Singing are Curtis King Jr. and Andrea McArdle, who have had long careers. King is a well-known background singer and studio artist who has toured with a number of artists including David Bowie, Billy Joel, and Bruce Springsteen & the E Street Band. It’s an impressive and eclectic body of work and in 2017, he released is own album, Changing Face, which according to his website, blends Afro-centric rhythms, jazz-inspired musicianship, and soulful storytelling into a sound shaped by a lifetime of songwriting.”

Andrea McArdle has had a long career on Broadway and is notable for originating the role of Annie in the 1977 musical of the same name. She’d appear in a number of shows, her most recent being a 2023 revival of 42nd Street, and has done her own concerts performing Broadway hits. I have actually seen her on Broadway twice. The first time was in the Andrew Lloyd Webber musical Starlight Express, which I went to on a field trip with a gifted and talented program in the summer of 1988. That musical, if you have never heard about it, was about trains and all of the actors were on roller skates. I’m not kidding. More importantly, however, I saw her as Fantine in Les Miserables on Broadway during my junior year of high school (1993-94).
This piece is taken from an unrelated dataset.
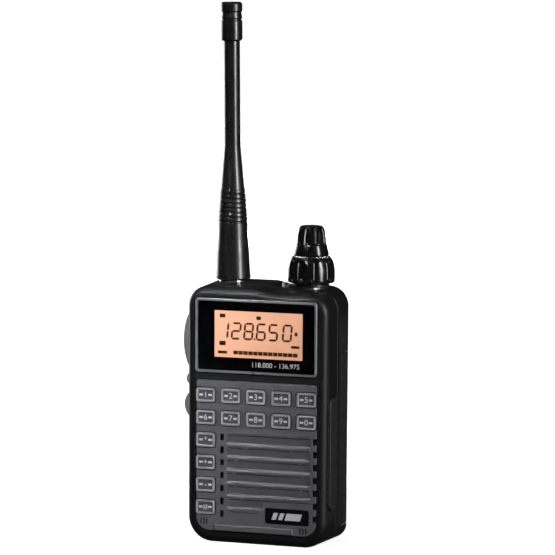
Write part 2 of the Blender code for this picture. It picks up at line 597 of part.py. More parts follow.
def fluted(name, mat, profile, flutes, depth, flute_z, centre, per_flute=6):
    """A knob: rings of the profile, with round flutes pressed in between two heights."""
    sides = flutes * per_flute
    rings = []
    for r, z in profile:
        fade = 1.0 if flute_z[0] <= z <= flute_z[1] else 0.0
        ring = []
        for i in range(sides):
            a = 2 * math.pi * i / sides
            press = depth * fade * max(0.0, math.cos(flutes * a)) ** 0.7
            ring.append(Vector((centre[0] + (r - press) * math.cos(a), centre[1] + (r - press) * math.sin(a), z)))
        rings.append(ring)
    bm = bmesh.new()
    add_loft(bm, rings)
    return new_object(name, bm, mat, 30.0)


def build_knobs():
    """Concentric controls: the volume ring below on a hollow shaft, the channel knob above on the inner shaft."""
    centre = (KNOB_X, TOP_Y, 0)
    lower = [
        (7.3 * MM, KNOB_BASE_Z), (7.55 * MM, 85.0 * MM), (7.65 * MM, 86.0 * MM), (7.65 * MM, 88.2 * MM),
        (7.5 * MM, 89.8 * MM), (7.3 * MM, 90.7 * MM), (6.85 * MM, 92.0 * MM), (6.2 * MM, 92.9 * MM),
    ]
    volume = fluted("volume_knob", BLACK, lower, 10, 0.7 * MM, (85.5 * MM, 91.6 * MM), centre)
    shaft_space = [
        (0, 80.0 * MM), (6.4 * MM, 80.0 * MM), (6.4 * MM, 85.6 * MM), (3.3 * MM, 85.6 * MM), (3.3 * MM, 91.0 * MM),
        (1.9 * MM, 91.0 * MM), (1.9 * MM, 95.0 * MM), (0, 95.0 * MM),
    ]
    cut(volume, turned("cut_volume_bore", BLACK, shaft_space, centre, sides=24))

    upper = [
        (5.5 * MM, 93.2 * MM), (5.7 * MM, 93.6 * MM), (5.6 * MM, 94.8 * MM), (5.2 * MM, 96.3 * MM),
        (4.8 * MM, 97.4 * MM), (4.75 * MM, 98.8 * MM), (4.65 * MM, 100.2 * MM), (4.35 * MM, 101.3 * MM),
        (3.9 * MM, 102.2 * MM), (3.3 * MM, 102.9 * MM),
    ]
    channel = fluted("channel_knob", BLACK, upper, 9, 0.5 * MM, (97.0 * MM, 101.5 * MM), centre)
    bore = [(0, 90.0 * MM), (1.8 * MM, 90.0 * MM), (1.8 * MM, 99.0 * MM), (0, 99.0 * MM)]
    cut(channel, turned("cut_channel_bore", BLACK, bore, centre, sides=16))

    tube = [(1.8 * MM, 79.0 * MM), (3.0 * MM, 79.0 * MM), (3.0 * MM, 90.7 * MM), (1.8 * MM, 90.7 * MM)]
    outer_shaft = turned("volume_shaft", STEEL, tube, centre, sides=24)
    inner_shaft = cylinder("channel_shaft", STEEL, centre, 1.5 * MM, (78.5 * MM, 98.7 * MM), sides=16)

    body = boxes("control_encoder", STEEL, [((KNOB_X - 6.0 * MM, KNOB_X + 6.0 * MM), (TOP_Y - 3.8 * MM, TOP_Y + 5.6 * MM),
                                             (72.0 * MM, 78.0 * MM))], 0.3 * MM)
    bushing = [(3.3 * MM, 77.5 * MM), (4.2 * MM, 77.5 * MM), (4.2 * MM, 84.2 * MM), (3.3 * MM, 84.2 * MM)]
    use("UNION", body, turned("add_bushing", STEEL, bushing, centre, sides=24))
    ring = [(4.5 * MM, 83.3 * MM), (5.9 * MM, 83.3 * MM), (5.9 * MM, 84.2 * MM), (4.5 * MM, 84.2 * MM)]
    turned("control_nut", STEEL, ring, centre, sides=24)
    for piece in (volume, channel, outer_shaft, inner_shaft):
        place_origin(piece, (KNOB_X, TOP_Y, KNOB_BASE_Z))


# ---- rear half -----------------------------------------------------------------------------------------
def rear_block(name, mat, front):
    """The rear casing's full outer form, from y = front to the back."""
    back_edge = [(inset, BACK_Y - depth) for inset, depth in edge_insets(BACK_EDGE_R, 3)]
    return body_block(name, mat, [(0.0, front), *back_edge[::-1]])


def build_chassis():
    chassis = rear_block("rear_chassis", CASE, PARTING_Y + SEAM)
    shallow = slab(
        "cut_chassis_front", CASE, HALF_W - WALL, WALL, BODY_H - WALL,
        (BASE_CORNER_R - WALL, CAVITY_TOP_R), (PARTING_Y - 1 * MM, BAY_Y - 1.4 * MM),
    )
    deep = slab(
        "cut_chassis_top", CASE, HALF_W - WALL, BAY_HIGH + 1.7 * MM, BODY_H - WALL,
        (2.0 * MM, CAVITY_TOP_R), (BAY_Y - 2 * MM, 8.4 * MM),
    )
    bay = boxes("cut_bay", CASE, [((-HALF_W - 1 * MM, HALF_W + 1 * MM), (BAY_Y, BACK_Y + 1 * MM), (BAY_LOW, BAY_HIGH))])
    latch_slot = boxes(
        "cut_latch_slot", CASE,
        [((-LATCH_HALF_W - SEAM, LATCH_HALF_W + SEAM), (LATCH_SLOT_Y, BACK_Y + 1 * MM),
          (BAY_HIGH - 1 * MM, LATCH_HIGH + LATCH_TRAVEL + 0.4 * MM))],
    )
    terminal_slots = boxes(
        "cut_terminal_slots", CASE,
        [((x - 1.3 * MM, x + 1.3 * MM), (BAY_Y - 3 * MM, BAY_Y + 1 * MM), (18.0 * MM, 23.0 * MM))
         for x in (-4.0 * MM, 4.0 * MM)],
    )
    spring_bore = cylinder(
        "cut_spring_bore", CASE, (0, SPRING_Y, 0), 1.25 * MM, (LATCH_HIGH + 1 * MM, SPRING_Z[1] + 0.3 * MM), sides=16
    )
    socket_hole = cylinder("cut_socket_hole", CASE, (ANTENNA_X, TOP_Y, 0), 3.6 * MM, (75 * MM, 90 * MM))
    knob_hole = cylinder("cut_knob_hole", CASE, (KNOB_X, TOP_Y, 0), 4.5 * MM, (79 * MM, 90 * MM))
    lens_hole = cylinder("cut_lens_hole", CASE, (INDICATOR_X, INDICATOR_Y, 0), 1.5 * MM, (79 * MM, 90 * MM), sides=16)
    seats = []
    for number, (x, z, y) in enumerate(SCREWS, 1):
        depth = [(0, y + 2 * MM), (1.9 * MM, y + 2 * MM), (1.9 * MM, y - 1.7 * MM), (1.15 * MM, y - 1.7 * MM),
                 (1.15 * MM, y - 12 * MM), (0, y - 12 * MM)]
        seats.append(turned(f"cut_screw_{number}", CASE, depth, (x, 0, z), "Y", 16))
    cut(chassis, shallow, deep, bay, latch_slot, terminal_slots, spring_bore, socket_hole, knob_hole, lens_hole, *seats)


def build_chassis_fittings():
    boss = [(0, 80.4 * MM), (2.0 * MM, 80.4 * MM), (2.0 * MM, 81.2 * MM), (1.2 * MM, 81.2 * MM), (1.2 * MM, 83.6 * MM),
            (0.7 * MM, 84.05 * MM), (0, 84.2 * MM)]
    turned("indicator_lens", LENS, boss, (INDICATOR_X, INDICATOR_Y, 0), sides=20)
    for number, (x, z, y) in enumerate(SCREWS, 1):
        head = [(0, y - 0.7 * MM), (0.45 * MM, y - 0.7 * MM), (0.45 * MM, y - 0.25 * MM), (1.1 * MM, y - 0.25 * MM),
                (1.6 * MM, y - 0.6 * MM), (1.6 * MM, y - 1.4 * MM), (0.8 * MM, y - 1.4 * MM),
                (0.8 * MM, max(y - 8 * MM, -2.4 * MM)), (0, max(y - 8 * MM, -2.4 * MM))]
        screw = turned(f"case_screw_{number}", STEEL, head, (x, 0, z), "Y", 20)
        place_origin(screw, (x, y, z))
    for side, x in (("left", -4.0 * MM), ("right", 4.0 * MM)):
        boxes(f"battery_terminal_{side}", BRASS,
              [((x - 1.0 * MM, x + 1.0 * MM), (BAY_Y - 3.4 * MM, BAY_Y + 0.15 * MM), (18.4 * MM, 22.6 * MM))], 0.2 * MM)


def build_battery():
    """The pack: a front tray and a back cover around one flat cell, with two contact pads."""
    gap = SEAM
    low, high = BAY_LOW + gap, BAY_HIGH - gap
    side = HALF_W + 1 * MM
    notch_y = (BAY_Y - 1 * MM, BACK_Y + 1 * MM)
    catch = ((-CATCH_HALF_W, CATCH_HALF_W), (BAY_Y, CATCH_LIP_Y), (CATCH_Z, BAY_HIGH + 1 * MM))
    catch_back = ((-CATCH_HALF_W, CATCH_HALF_W), (CATCH_LIP_Y + 1.0 * MM, notch_y[1]), (CATCH_Z, BAY_HIGH + 1 * MM))

    tray = rear_block("battery_tray", CASE, BAY_Y + gap)
    use("INTERSECT", tray, boxes("keep_tray", CASE, [((-side, side), (BAY_Y, BATTERY_TRAY_Y), (low, high))]))
    pads = [((x - 1.9 * MM, x + 1.9 * MM), (BAY_Y, BAY_Y + 1.0 * MM), (17.6 * MM, 23.4 * MM)) for x in (-4 * MM, 4 * MM)]
    screw_room = ((-2.4 * MM, 2.4 * MM), (BAY_Y, BAY_Y + 0.6 * MM), (7.6 * MM, 12.4 * MM))
    cut(tray, boxes("cut_tray", CASE, [*pads, screw_room, catch]))

    cover = rear_block("battery_cover", CASE, BATTERY_TRAY_Y + 0.1 * MM)
    use("INTERSECT", cover, boxes("keep_cover", CASE, [((-side, side), (BATTERY_TRAY_Y - 1 * MM, notch_y[1]), (low, high))]))
    hollow = boxes(
        "cut_cover_hollow", CASE,
        [((-HALF_W + 2.6 * MM, HALF_W - 2.6 * MM), (BATTERY_TRAY_Y - 1 * MM, BACK_Y - BATTERY_WALL),
          (low + 2.6 * MM, CATCH_Z - BATTERY_WALL))],
    )
    cut(cover, hollow, boxes("cut_catch", CASE, [catch]), boxes("cut_catch_back", CASE, [catch_back]))

    boxes("battery_cell", CELL, [((-20.5 * MM, 20.5 * MM), (BATTERY_TRAY_Y + 0.3 * MM, BACK_Y - BATTERY_WALL - 0.3 * MM),
                                  (low + 3.2 * MM, CATCH_Z - BATTERY_WALL - 0.6 * MM))], 1.0 * MM)
    for side_name, x in (("left", -4.0 * MM), ("right", 4.0 * MM)):
        boxes(f"battery_contact_{side_name}", BRASS,
              [((x - 1.6 * MM, x + 1.6 * MM), (BAY_Y + 0.45 * MM, BAY_Y + 0.85 * MM), (18.0 * MM, 23.0 * MM))])


def build_latch():
    """The sprung slide above the battery, whose tooth stands behind the pack's lip."""
    latch = boxes("battery_latch", CASE, [((-LATCH_HALF_W, LATCH_HALF_W), (LATCH_SLOT_Y + SEAM, BACK_Y - 0.3 * MM),
                                           (LATCH_LOW, LATCH_HIGH))], 0.4 * MM)
    tooth = boxes("add_tooth", CASE, [((-LATCH_HALF_W + 1 * MM, LATCH_HALF_W - 1 * MM),
                                       (CATCH_LIP_Y + 1.3 * MM, CATCH_LIP_Y + 2.5 * MM),
                                       (CATCH_Z + 0.4 * MM, LATCH_LOW + 1 * MM))])
    use("UNION", latch, tooth)
    ridges = [((-4.5 * MM, 4.5 * MM), (BACK_Y - 0.6 * MM, BACK_Y + 0.1 * MM), (z, z + 0.6 * MM))
              for z in (64.6 * MM, 66.0 * MM, 67.4 * MM)]
    use("UNION", latch, boxes("add_latch_ridges", CASE, ridges, 0.15 * MM))
    place_origin(latch, (0, BACK_Y, LATCH_LOW))

    turns, per_turn, wire_r, coil_r = 5, 12, 0.16 * MM, 0.8 * MM
    low, high = SPRING_Z[0] + wire_r, SPRING_Z[1] - wire_r
    curve = bpy.data.curves.new("latch_spring", "CURVE")
    curve.dimensions = "3D"
    curve.bevel_depth = wire_r
    curve.bevel_resolution = 1
    curve.use_fill_caps = True
    curve.materials.append(STEEL)
    spline = curve.splines.new("POLY")
    count = turns * per_turn + 1
    spline.points.add(count - 1)
    for i, point in enumerate(spline.points):
        a = 2 * math.pi * i / per_turn
        point.co = (coil_r * math.cos(a), SPRING_Y + coil_r * math.sin(a), low + (high - low) * i / (count - 1), 1)
    spring = bpy.data.objects.new("latch_spring", curve)
    bpy.context.scene.collection.objects.link(spring)


build_front_case()
build_fascia()
build_keys()
build_display()
build_front_internals()
build_side_controls()
build_antenna()
build_knobs()
build_chassis()
build_chassis_fittings()
build_battery()
build_latch()
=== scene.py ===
"""Looks of the compact handheld aviation radio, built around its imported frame. Lengths are in metres."""

import math

import bmesh
import bpy
from mathutils import Matrix, Vector


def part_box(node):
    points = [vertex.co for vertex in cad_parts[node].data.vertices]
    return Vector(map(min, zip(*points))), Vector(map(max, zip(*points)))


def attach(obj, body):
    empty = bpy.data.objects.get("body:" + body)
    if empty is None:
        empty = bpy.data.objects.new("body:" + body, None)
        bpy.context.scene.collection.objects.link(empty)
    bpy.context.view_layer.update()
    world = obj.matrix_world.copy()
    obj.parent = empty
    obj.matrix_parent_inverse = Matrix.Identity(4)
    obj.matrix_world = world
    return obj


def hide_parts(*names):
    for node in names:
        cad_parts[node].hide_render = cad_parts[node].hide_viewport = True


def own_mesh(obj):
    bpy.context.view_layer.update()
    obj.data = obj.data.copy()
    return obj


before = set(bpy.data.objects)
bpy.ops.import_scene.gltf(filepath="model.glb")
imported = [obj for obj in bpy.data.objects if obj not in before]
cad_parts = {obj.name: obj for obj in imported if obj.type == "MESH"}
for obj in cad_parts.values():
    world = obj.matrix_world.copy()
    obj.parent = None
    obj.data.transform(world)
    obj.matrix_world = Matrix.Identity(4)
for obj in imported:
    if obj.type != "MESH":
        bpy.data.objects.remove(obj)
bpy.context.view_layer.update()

MM = 0.001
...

At the time, McArdle was married to Kalehoff and their daughter Alexis (who is a Broadway performer herself) sang an updated version in 2007.
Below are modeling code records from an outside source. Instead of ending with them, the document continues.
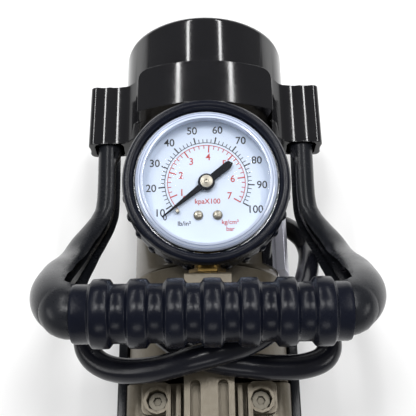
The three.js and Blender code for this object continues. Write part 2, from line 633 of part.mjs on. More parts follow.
class Arc extends THREE.Curve {
  constructor(radius, from, to, depth) {
    super();
    Object.assign(this, { radius, from, to, depth });
  }

  getPoint(t, target = new THREE.Vector3()) {
    const angle = this.from + (this.to - this.from) * t;
    return target.set(this.radius * Math.cos(angle), this.radius * Math.sin(angle), this.depth);
  }
}

function bourdonTube() {
  const arc = new Arc(18, -Math.PI * 0.38, Math.PI * 0.92, -STEM_DEPTH);
  return new THREE.ExtrudeGeometry(rounded(5, 2, 0.95), { extrudePath: arc, steps: 14, curveSegments: 1 });
}

function addGauge() {
  addGaugePart('gauge_case', gaugeCase(), 'steel');
  addGaugePart('gauge_stem', gaugeStem(), 'brass');
  addGaugePart('bourdon_tube', bourdonTube(), 'brass');
  const frame = join(block(-6, 6, -8, 8, -14.5, -12.9), block(-6, 6, -8, 8, -8.6, -7.2),
    ...[[-4.5, -6], [4.5, 6]].map(([x, y]) => rod(1, -13, -8, 'z', 8).translate(x, y, 0)));
  addGaugePart('gauge_movement', cut(frame, rod(0.8 + GAP, -9.5, -6, 'z', 10)), 'brass');
  addGaugePart('gauge_dial', tube(25, 1.3, -5.8, -5.2, 'z', 28), 'white');
  addGaugePart('gauge_pointer', pointer(), 'satinBlack');
  addGaugePart('gauge_lens', gaugeLens(), 'clear');
  addGaugePart('gauge_boot', gaugeBoot(), 'rubber');
}

// Handle
const ARM = [[42, 77, 56.5], [42, 52, 56.6], [41.6, 26, 57.3], [43, 17, 58.6], [46, 9, 62], [48.6, 2, 66.5],
  [50.4, -6, 73], [51.4, -14, 83], [51.2, -23, 98], [49.8, -31, 111], [46, -37, 119.6], [39, BAR_Y, BAR_Z]];

function handleCurve() {
  const right = ARM.map((p) => new THREE.Vector3(...p));
  const left = ARM.map(([x, y, z]) => new THREE.Vector3(-x, y, z)).reverse();
  return new THREE.CatmullRomCurve3([...right, new THREE.Vector3(0, BAR_Y, BAR_Z), ...left], false, 'centripetal');
}

// Radii of the handle by the share of its length, the same from both ends.
function handleRadius(t) {
  const end = Math.min(t, 1 - t);
  const steps = [[0, 5], [0.16, 5], [0.3, 8.4], [0.335, 8.8], [0.372, 8.4], [0.385, BAR_R], [0.5, BAR_R]];
  const next = steps.findIndex(([at]) => at > end);
  const [[a, low], [b, high]] = next < 0 ? [steps.at(-2), steps.at(-1)] : [steps[next - 1], steps[next]];
  const radius = low + (high - low) * Math.min(1, (end - a) / (b - a));
  return [radius, radius];
}

// The open side of the channel faces the middle of the machine and up.
function handlePocket(side) {
  const points = ARM.slice(1, 10).map(([x, y, z]) => new THREE.Vector3(side * x, y, z));
  if (side < 0) {
    points.reverse();
  }
  const curve = new THREE.CatmullRomCurve3(points, false, 'centripetal');
  const wide = (t) => {
    const along = side > 0 ? t : 1 - t;
    return 3.3 + 2.4 * along;
  };
  return sweep(curve, (t) => [wide(t), wide(t)], 6, 11, (t) => [wide(t) * 0.95, wide(t) * 0.35]);
}

function handleFrame() {
  const bar = solid(sweep(handleCurve(), handleRadius, 10, 44));
  const sleeve = tube(GRIP_R + 6, BAR_R, GRIP_SHIFT - GRIP_HALF - GAP, GRIP_SHIFT + GRIP_HALF + GAP, 'x', 18);
  return cut(bar, handlePocket(1), handlePocket(-1), sleeve.translate(0, BAR_Y, BAR_Z));
}

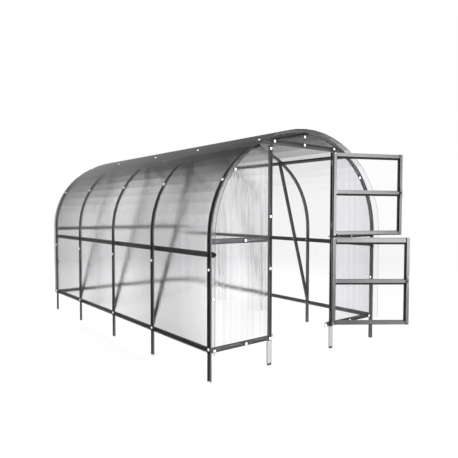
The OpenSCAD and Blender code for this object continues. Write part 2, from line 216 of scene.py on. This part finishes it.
def twinWall(name, across, ribDim=0.93, streakDim=1.0, haze=sheetLook["roughness"], clear=1.0,
             tilts=sheetLook["lensTilt"]):
    # across is the direction over the ribs; ribDim and streakDim are how dim a rib and a streak are
    material, tree = newMaterial(name)
    place = addNode(tree, "ShaderNodeTexCoord").outputs["Object"]
    over = addNode(tree, "ShaderNodeVectorMath", {0: place, 1: across},
                   operation="DOT_PRODUCT").outputs["Value"]
    turns = addNode(tree, "ShaderNodeMath", {0: over, 1: perMetre(sheetLook["ribMm"])},
                    operation="MULTIPLY").outputs[0]
    step = addNode(tree, "ShaderNodeMath", {0: turns}, operation="FRACT").outputs[0]
    onRib = addNode(tree, "ShaderNodeMath", {0: step, 1: sheetLook["ribShare"]},
                    operation="LESS_THAN").outputs[0]
    ribTone = addNode(tree, "ShaderNodeMapRange", {
        "Value": onRib, "To Min": clear, "To Max": clear * ribDim}).outputs[0]
    wave = addNode(tree, "ShaderNodeTexNoise", {
        "W": over, "Scale": perMetre(sheetLook["streakMm"]), "Detail": 1.0},
        noise_dimensions="1D").outputs["Fac"]
    streakFrom, streakTo = sheetLook["streakOver"]
    streakTone = addNode(tree, "ShaderNodeMapRange", {
        "Value": wave, "From Min": streakFrom, "From Max": streakTo,
        "To Min": 1.0, "To Max": streakDim}).outputs[0]
    wallTone = addNode(tree, "ShaderNodeMath", {0: ribTone, 1: streakTone}, operation="MULTIPLY").outputs[0]
    surface = addNode(tree, "ShaderNodeNewGeometry")
    flat = surface.outputs["True Normal"]  # each flat of the bent cover keeps its own even tone
    look = addNode(tree, "ShaderNodeLayerWeight", {"Blend": 0.5, "Normal": flat}).outputs["Facing"]
    through = addNode(tree, "ShaderNodeValToRGB", {"Fac": look})
    setRamp(through, sheetLook["through"])
    ribbed = addNode(tree, "ShaderNodeMath", {0: through.outputs["Color"], 1: wallTone},
                     operation="MULTIPLY").outputs[0]
    upright = addNode(tree, "ShaderNodeSeparateXYZ", {0: flat}).outputs["Z"]
    levelness = addNode(tree, "ShaderNodeMath", {0: upright}, operation="ABSOLUTE").outputs[0]
    # painted shade: glancing looks at flats that lie level are dimmed
    keeps = addNode(tree, "ShaderNodeValToRGB", {"Fac": levelness})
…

Pyburn Films shot the promo, and that company’s creator, Randy Pyburn, was the creative director for NBC in New York. ON the company’s page are other high-profile clips for The View, The Discovery Channel, and various projects involving Michael Strahan. Needless to say, this was a professional and polished piece, well beyond what you might get from a small-market affiliate. Then again, WNBC is a station that broadcasts out of 30 Rock and has been the launching pad for a number of NBC News faces, such as Al Roker. The station also has had some of the more recognizable anchors over the years. Or maybe that’s just because I remember watching it a lot and have seen a number of Sue Simmons bloopers.
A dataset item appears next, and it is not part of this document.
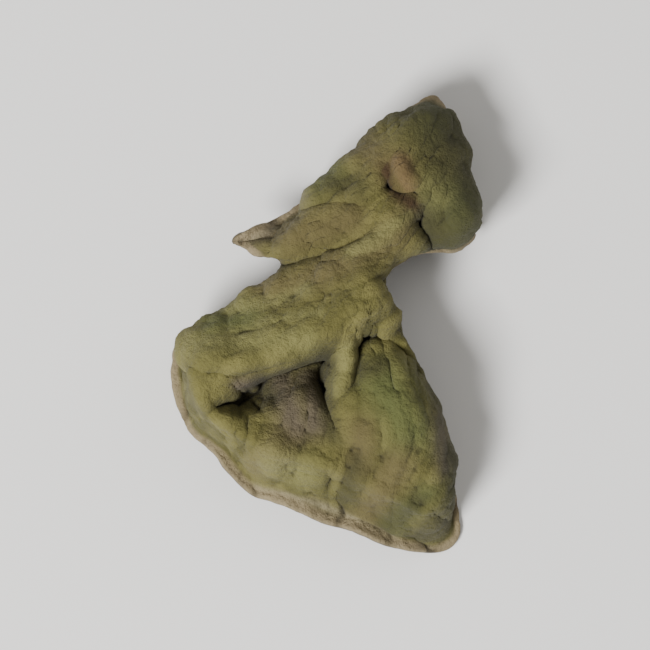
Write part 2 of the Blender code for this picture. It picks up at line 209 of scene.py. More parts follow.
def softened(ring: np.ndarray, times: int) -> np.ndarray:
    """A closed ring, each entry replaced by the 1-2-1 mean of itself and its neighbours, many times.

    Args:
        ring: Values or points in turning order.
        times: How many times.

    Returns:
        The softer ring.
    """
    for _ in range(times):
        ring = (np.roll(ring, 1, axis=0) + 2 * ring + np.roll(ring, -1, axis=0)) / 4
    return ring


@dataclass(frozen=True)
class Fold:
    """A ridge of the upper face, or with a rise below zero a crease, along a line seen from above."""

    line: Line
    rise: float
    width: float
    places: tuple[float, ...] = (0.0, 1.0)
    shares: tuple[float, ...] = (1.0, 1.0)

    def height(self, plan: np.ndarray) -> np.ndarray:
        """Rise times its profile across, times the share at that place along the line.

        A ridge's profile is a bell, and a crease's is a valley.

        Args:
            plan: Plan points.

        Returns:
            A height for each.
        """
        distance, place, _ = along(plan, self.line)
        share = np.interp(place, self.places, self.shares)
        profile = bell if self.rise > 0 else valley
        return self.rise * profile(distance, self.width) * share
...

By the way, there is a great video of Simmons explaining this in a lecture in 2013 and I recommend watching it. The explanation starts about four minutes in and it’s funny as hell.

“We’re 4 New York” first aired during the 1992 Olympics. For me, it came seemingly out of nowhere. We happened to be watching the Olympics and it came on in its entirety. I remember my mom was obsessed with seeing it again so she could tape it for some reason. I think she wanted to show it for something at work, perhaps inspiration for her team or an internal marketing strategy? All I remember is that I did manage to catch it and tape it for her.

So the song and the video are a bit cheesy and a lot of it looks like it’s right out of a Sprite commercial from around the time, but the thing is damn effective and the timing was perfect for both the channel and the city. First, the 1992 Barcelona Olympics were a huge must-watch TV event and NBC’s ratings were huge (despite the massive failure that was the Triplecast), so people were bound to see it. Plus, I can imagine that a three-minute video during a commercial break might have given the TV audience some pause.

Then, you have New York itself. 1992 was during the last half of the David Dinkins administration and at a time when the city was coming out of an era of decline and desperation that started in the Sixties and bottomed out in the late Seventies. Dinkins took over the mayorship from Ed Kock, whose administration had started the city on its way to improvement but was saddled with a number of controversies. While Dinkins’ administration had a number of issues including the recession of the early 1990s, he was responsible for a falling crime rate (including the murder rate) as well as cleaning up Times Square (something Rudy Giuliani got too much credit for). This glossy, bright depiction of the city was perfect, as if Channel 4 was saying that people should come to New York, or that “New York is Back”. Why else would there be the lyrics “For the pride/For the joy/For the thrill of being #1”?

In all, it’s a showcase. WNBC had been around as a television station since 1941, and by 1992 the people on the newscasts were well-established and recognizable, which is why when you see the newscasters saying/singing “We’re for New York” toward the end in a manner similar to the “Let’s Go Mets” video, you’re not wondering who they are. For the record, you have Al Roker (weather) and Len Berman (sports), Chuck Scarborough, Sue Simmons, and someone I think is either Mary Civello or Dawn Frantangelo (the Live at Five team, I believe), Carol Jenkins and Palph Penza (who worked various WNBC newscasts), and … Jerry Seinfeld?

Yeah, someone definitely pulled strings to get Jerry, and that was kind of a big deal since this is around the time Seinfeld was about to become the biggest thing in sitcoms (in fact, NBC was airing “Seinfeld Olympic Moments” and would air the two-part trip to LA episode “The Trip” (which wrapped up the storyline where Kramer moved out at the end of the previous season) right after the Olymics. It’s also a weird cut because the video quality is completely different from everything else and I can’t tell if he’s being sincere.

I don’t see network promotional clips like this anymore. Local news anchors and reporters are still recognizable figures in a number of places. Here in Charlottesville, running into one is like spotting a local celebrity (in fact, I hung out with one or two on a couple of occasions), and in larger markets they actually get followings (the late Jim Vance who anchored Washington, D.C.’s NBC broadcasts had his image on the famous mural outside of Ben’s Chili Bowl). But like I said earlier, the promos are to the point and focused on what the news brings you instead of a touristy montage. And network promotions these days (if they exist at all) are clip montages that you might see before watching something on a streaming service. Not that anyone is pining for the return of local affiliate cheese, but there’s something to be said about the times when a station had its own identity and fostered a brighter sense of community.